__Stated exercise__
Copy every line of the listing exactly.
-- START Data shown --
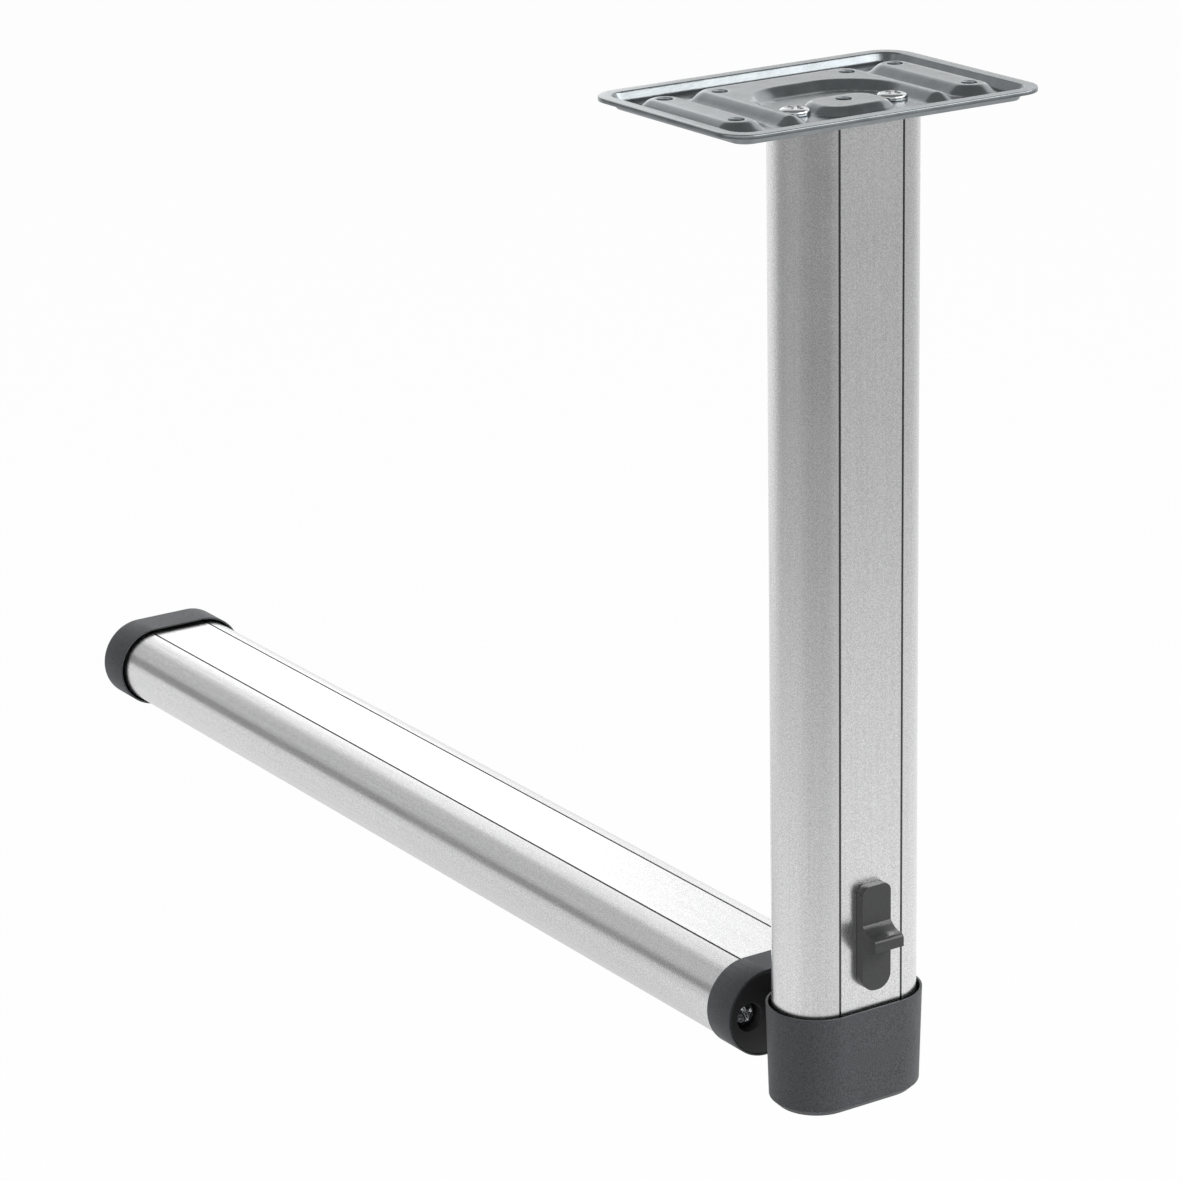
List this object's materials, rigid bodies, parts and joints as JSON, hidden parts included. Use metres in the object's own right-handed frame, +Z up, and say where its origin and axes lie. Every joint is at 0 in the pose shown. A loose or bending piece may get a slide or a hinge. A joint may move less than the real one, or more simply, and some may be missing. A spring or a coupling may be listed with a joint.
{
  "type": "folding table leg",
  "caption": "Two-part flat-oval folding table leg with a pressed mounting plate, a locking knuckle and a spring-loaded release slide.",
  "frame": {"origin": "centre of the four corner screw holes, on the mounting plate's top plane, which meets the table's underside", "axes": "+Z up out of the mounting plate, +X along the plate's long side, +Y from the column towards the foot of the folded lower leg"},
  "size_m": [0.1106, 0.4703, 0.3099],
  "materials": {
    "aluminium_tube": "satin anodised, fine grain along the tube",
    "zinc_plate": "bright zinc-plated pressed steel",
    "screw_zinc": "bright zinc-plated steel",
    "grey_plastic": "matt slate grey with a fine grain",
    "black_plastic": "matt black with a fine grain",
    "slider_plastic": "satin dark grey",
    "bush_plastic": "natural acetal",
    "bolt_zinc": "die-cast, tumbled",
    "pin_steel": "ground",
    "spring_steel": "drawn wire"
  },
  "bodies": {
    "upper_leg": {"mounting_plate": "zinc_plate", "plate_gasket": "black_plastic", "plate_screw_left": "screw_zinc", "plate_screw_right": "screw_zinc", "upper_tube": "aluminium_tube", "upper_cap": "grey_plastic", "cap_screw_left": "screw_zinc", "cap_screw_right": "screw_zinc", "hinge_block": "black_plastic", "hinge_pin": "pin_steel", "return_spring": "spring_steel"},
    "release_slider": {"slider_button": "slider_plastic", "lock_bolt": "bolt_zinc"},
    "lower_leg": {"lower_tube": "aluminium_tube", "hinge_tongue": "black_plastic", "hinge_bush": "bush_plastic", "tongue_screw_left": "screw_zinc", "tongue_screw_right": "screw_zinc", "lower_collar": "grey_plastic", "foot_cap": "grey_plastic"}
  },
  "joints": [
    {"name": "leg_fold", "type": "hinge", "parent": "upper_leg", "child": "lower_leg", "pos_m": [0, -0.0099, -0.2877], "axis": [-1, 0, 0], "range_deg": [0, 90]},
    {"name": "release_slide", "type": "slide", "parent": "upper_leg", "child": "release_slider", "axis": [0, 0, 1], "range_m": [0, 0.007], "stiffness_N_per_m": 400, "springref_m": -0.005, "deforming": ["return_spring"]}
  ]
}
-- END Data shown --
__Problem solution__
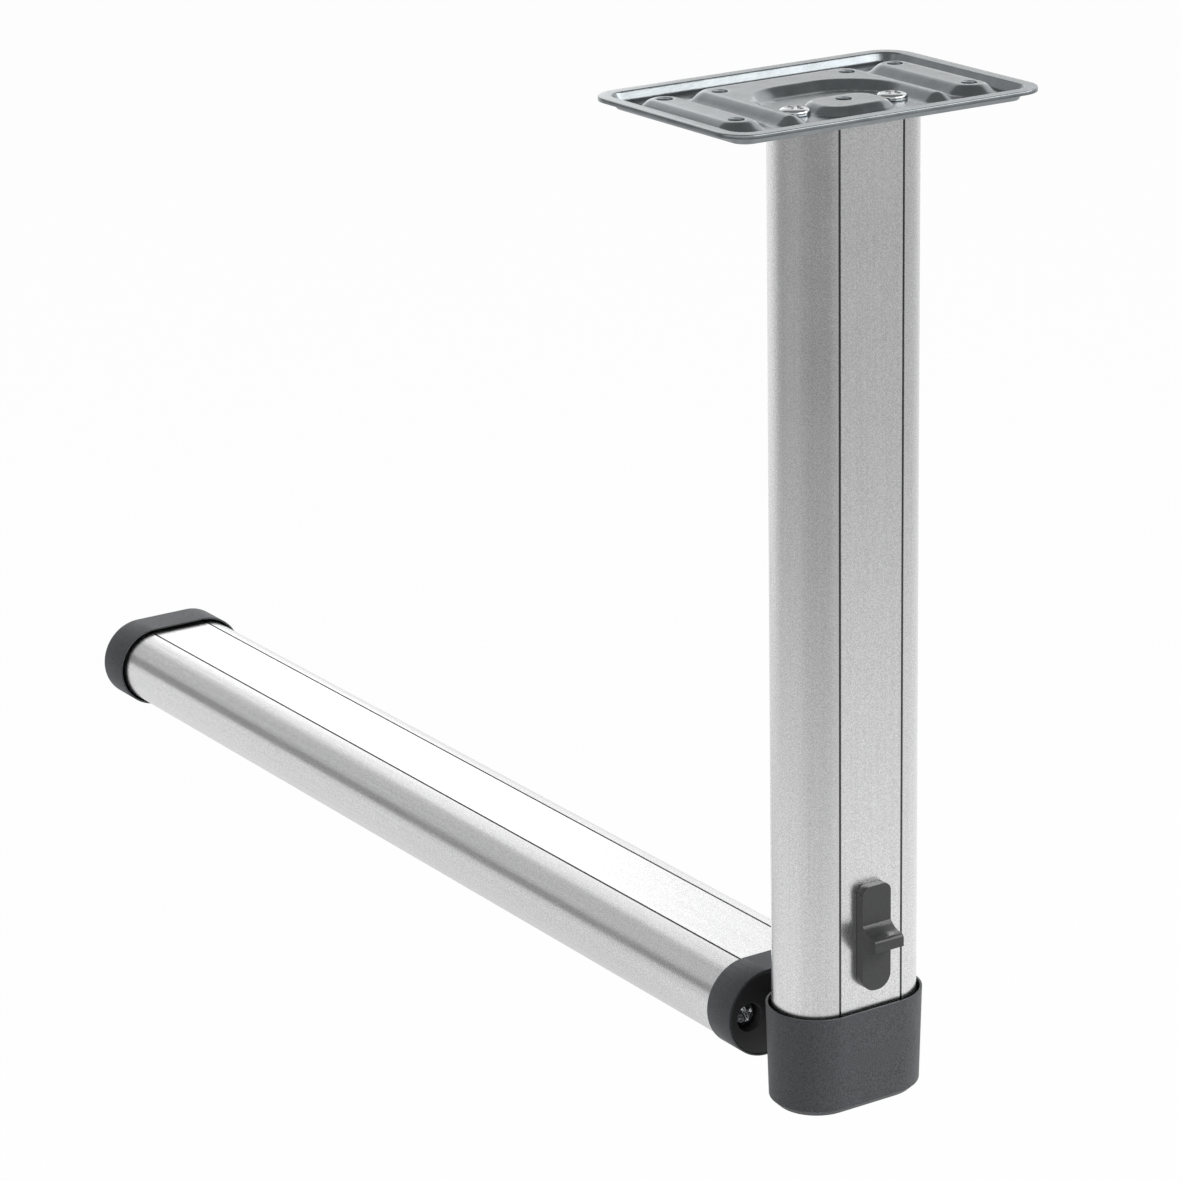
List this object's materials, rigid bodies, parts and joints as JSON, hidden parts included. Use metres in the object's own right-handed frame, +Z up, and say where its origin and axes lie. Every joint is at 0 in the pose shown. A loose or bending piece may get a slide or a hinge. A joint may move less than the real one, or more simply, and some may be missing. A spring or a coupling may be listed with a joint.
{
  "type": "folding table leg",
  "caption": "Two-part flat-oval folding table leg with a pressed mounting plate, a locking knuckle and a spring-loaded release slide.",
  "frame": {"origin": "centre of the four corner screw holes, on the mounting plate's top plane, which meets the table's underside", "axes": "+Z up out of the mounting plate, +X along the plate's long side, +Y from the column towards the foot of the folded lower leg"},
  "size_m": [0.1106, 0.4703, 0.3099],
  "materials": {
    "aluminium_tube": "satin anodised, fine grain along the tube",
    "zinc_plate": "bright zinc-plated pressed steel",
    "screw_zinc": "bright zinc-plated steel",
    "grey_plastic": "matt slate grey with a fine grain",
    "black_plastic": "matt black with a fine grain",
    "slider_plastic": "satin dark grey",
    "bush_plastic": "natural acetal",
    "bolt_zinc": "die-cast, tumbled",
    "pin_steel": "ground",
    "spring_steel": "drawn wire"
  },
  "bodies": {
    "upper_leg": {"mounting_plate": "zinc_plate", "plate_gasket": "black_plastic", "plate_screw_left": "screw_zinc", "plate_screw_right": "screw_zinc", "upper_tube": "aluminium_tube", "upper_cap": "grey_plastic", "cap_screw_left": "screw_zinc", "cap_screw_right": "screw_zinc", "hinge_block": "black_plastic", "hinge_pin": "pin_steel", "return_spring": "spring_steel"},
    "release_slider": {"slider_button": "slider_plastic", "lock_bolt": "bolt_zinc"},
    "lower_leg": {"lower_tube": "aluminium_tube", "hinge_tongue": "black_plastic", "hinge_bush": "bush_plastic", "tongue_screw_left": "screw_zinc", "tongue_screw_right": "screw_zinc", "lower_collar": "grey_plastic", "foot_cap": "grey_plastic"}
  },
  "joints": [
    {"name": "leg_fold", "type": "hinge", "parent": "upper_leg", "child": "lower_leg", "pos_m": [0, -0.0099, -0.2877], "axis": [-1, 0, 0], "range_deg": [0, 90]},
    {"name": "release_slide", "type": "slide", "parent": "upper_leg", "child": "release_slider", "axis": [0, 0, 1], "range_m": [0, 0.007], "stiffness_N_per_m": 400, "springref_m": -0.005, "deforming": ["return_spring"]}
  ]
}